Last year, however, the company’s volume dropped by more than a quarter due to surging sesame prices in the domestic market.

“There’s a cutthroat competition in sourcing oilseeds from the ECX,” Ali told Fortune.

Exporting sesame may have yielded a high profit in the past; the reverse is true now, according to Capital Atmoisa, chief executive officer (CEO) of Oliva Agro-Industry Plc. His company faced chronic supply shortages, particularly of oilseeds such as sesame. Incorporated in 2008 with an initial capital of 30 million Br, Oliva Agro-Industry is among the agro-processors that buy the cash crop from the ECX. It has a plant in Burayu town, in the Oromia Regional State.


Oliva Agro-Industry ships organic and conventional hulled sesame to high-value markets abroad, including the US and Europe. The company struck a deal with a US-based buyer to supply a little more than 800tns of hulled sesame at 2,200 dollars a tonne. Although the selling price was 55pc higher than the price of the raw product, the company has been struggling to keep up its end of the deal.

“We’re waiting for the next harvesting season to buy oilseeds,” said Atmoisa.

Oliva Agro-Industry used to source up to 15,000qtl of sesame annually from smallholder farmers in Humera and Dansha in the country’s northwestern part.

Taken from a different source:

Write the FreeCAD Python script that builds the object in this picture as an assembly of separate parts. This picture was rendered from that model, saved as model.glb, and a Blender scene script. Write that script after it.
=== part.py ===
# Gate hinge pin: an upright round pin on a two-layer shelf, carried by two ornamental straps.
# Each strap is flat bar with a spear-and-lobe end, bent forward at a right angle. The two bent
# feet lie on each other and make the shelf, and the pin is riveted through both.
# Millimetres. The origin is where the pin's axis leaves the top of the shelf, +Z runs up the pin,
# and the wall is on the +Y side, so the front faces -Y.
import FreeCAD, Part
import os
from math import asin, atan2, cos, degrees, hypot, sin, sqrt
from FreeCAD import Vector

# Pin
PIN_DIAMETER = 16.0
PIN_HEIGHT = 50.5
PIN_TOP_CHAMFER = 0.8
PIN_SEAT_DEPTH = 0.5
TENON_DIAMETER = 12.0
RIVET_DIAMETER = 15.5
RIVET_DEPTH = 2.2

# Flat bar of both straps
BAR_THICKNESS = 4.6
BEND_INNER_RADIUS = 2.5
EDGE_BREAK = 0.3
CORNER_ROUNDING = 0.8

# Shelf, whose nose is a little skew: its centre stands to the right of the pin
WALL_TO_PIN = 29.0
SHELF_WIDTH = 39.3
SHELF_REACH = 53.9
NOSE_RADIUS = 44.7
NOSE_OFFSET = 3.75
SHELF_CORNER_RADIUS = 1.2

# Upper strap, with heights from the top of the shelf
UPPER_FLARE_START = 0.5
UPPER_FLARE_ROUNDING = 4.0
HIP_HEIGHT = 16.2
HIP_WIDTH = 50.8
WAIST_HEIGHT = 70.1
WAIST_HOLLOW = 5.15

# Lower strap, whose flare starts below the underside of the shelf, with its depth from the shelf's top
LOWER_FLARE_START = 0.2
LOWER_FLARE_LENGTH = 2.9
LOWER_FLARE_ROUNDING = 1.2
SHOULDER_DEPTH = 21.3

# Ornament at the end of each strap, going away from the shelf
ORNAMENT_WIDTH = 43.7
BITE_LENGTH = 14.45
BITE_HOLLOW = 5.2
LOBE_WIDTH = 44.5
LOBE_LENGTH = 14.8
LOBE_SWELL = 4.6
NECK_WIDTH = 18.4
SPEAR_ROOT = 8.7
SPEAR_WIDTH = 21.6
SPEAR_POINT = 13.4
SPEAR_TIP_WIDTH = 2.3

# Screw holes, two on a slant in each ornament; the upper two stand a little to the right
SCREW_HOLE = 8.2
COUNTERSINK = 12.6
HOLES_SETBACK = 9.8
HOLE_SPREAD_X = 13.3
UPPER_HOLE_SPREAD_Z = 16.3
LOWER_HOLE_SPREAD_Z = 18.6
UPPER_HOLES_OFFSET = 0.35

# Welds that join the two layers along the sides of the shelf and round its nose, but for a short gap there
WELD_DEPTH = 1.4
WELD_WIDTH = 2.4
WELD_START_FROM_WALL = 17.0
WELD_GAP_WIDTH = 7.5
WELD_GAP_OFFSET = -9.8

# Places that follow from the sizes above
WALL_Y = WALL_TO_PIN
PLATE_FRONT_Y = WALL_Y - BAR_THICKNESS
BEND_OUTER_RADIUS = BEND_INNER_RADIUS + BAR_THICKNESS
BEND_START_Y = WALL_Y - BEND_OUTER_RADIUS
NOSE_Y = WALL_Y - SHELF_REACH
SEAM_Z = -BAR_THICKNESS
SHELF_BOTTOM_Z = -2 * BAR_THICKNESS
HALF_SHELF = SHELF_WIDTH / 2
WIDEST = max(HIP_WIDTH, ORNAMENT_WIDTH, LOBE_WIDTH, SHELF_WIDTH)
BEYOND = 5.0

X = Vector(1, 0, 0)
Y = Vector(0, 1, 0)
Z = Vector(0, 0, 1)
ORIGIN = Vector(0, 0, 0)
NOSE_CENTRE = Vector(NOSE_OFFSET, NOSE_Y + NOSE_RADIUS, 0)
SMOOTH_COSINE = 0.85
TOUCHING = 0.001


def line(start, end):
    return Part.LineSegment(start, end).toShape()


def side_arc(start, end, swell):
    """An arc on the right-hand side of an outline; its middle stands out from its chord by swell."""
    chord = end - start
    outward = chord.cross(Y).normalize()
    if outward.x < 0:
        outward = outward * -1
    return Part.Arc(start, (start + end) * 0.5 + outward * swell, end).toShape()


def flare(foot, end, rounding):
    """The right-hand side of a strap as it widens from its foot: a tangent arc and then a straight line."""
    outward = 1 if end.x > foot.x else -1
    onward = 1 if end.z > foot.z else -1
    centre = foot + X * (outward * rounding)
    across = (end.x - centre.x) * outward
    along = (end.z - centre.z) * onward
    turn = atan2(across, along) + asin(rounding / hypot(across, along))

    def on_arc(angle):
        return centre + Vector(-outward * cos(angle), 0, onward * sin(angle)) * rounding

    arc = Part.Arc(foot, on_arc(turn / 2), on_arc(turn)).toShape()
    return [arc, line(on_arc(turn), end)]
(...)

The militarised conflict in the north, which accounts for 90pc of national sesame production, has negatively impacted supply, slashing the 3.6 million quintals of sesame harvested by 300,000 small-scale farmers.

Over 70pc of the 369,000hct of land covered by oilseeds is in the western regions of the Tigray Regional State, including Humera and Welqayit, and central and west Gonder of the Amhara Regional State.

The situation has yet to improve even after Oliva Agro-Industry was selected as one of five exporters allowed to buy sesame through a designated trade window introduced at the ECX six months ago.

“It’s been three months since we bought sesame from the trading floor,” Atmoisa told Fortune.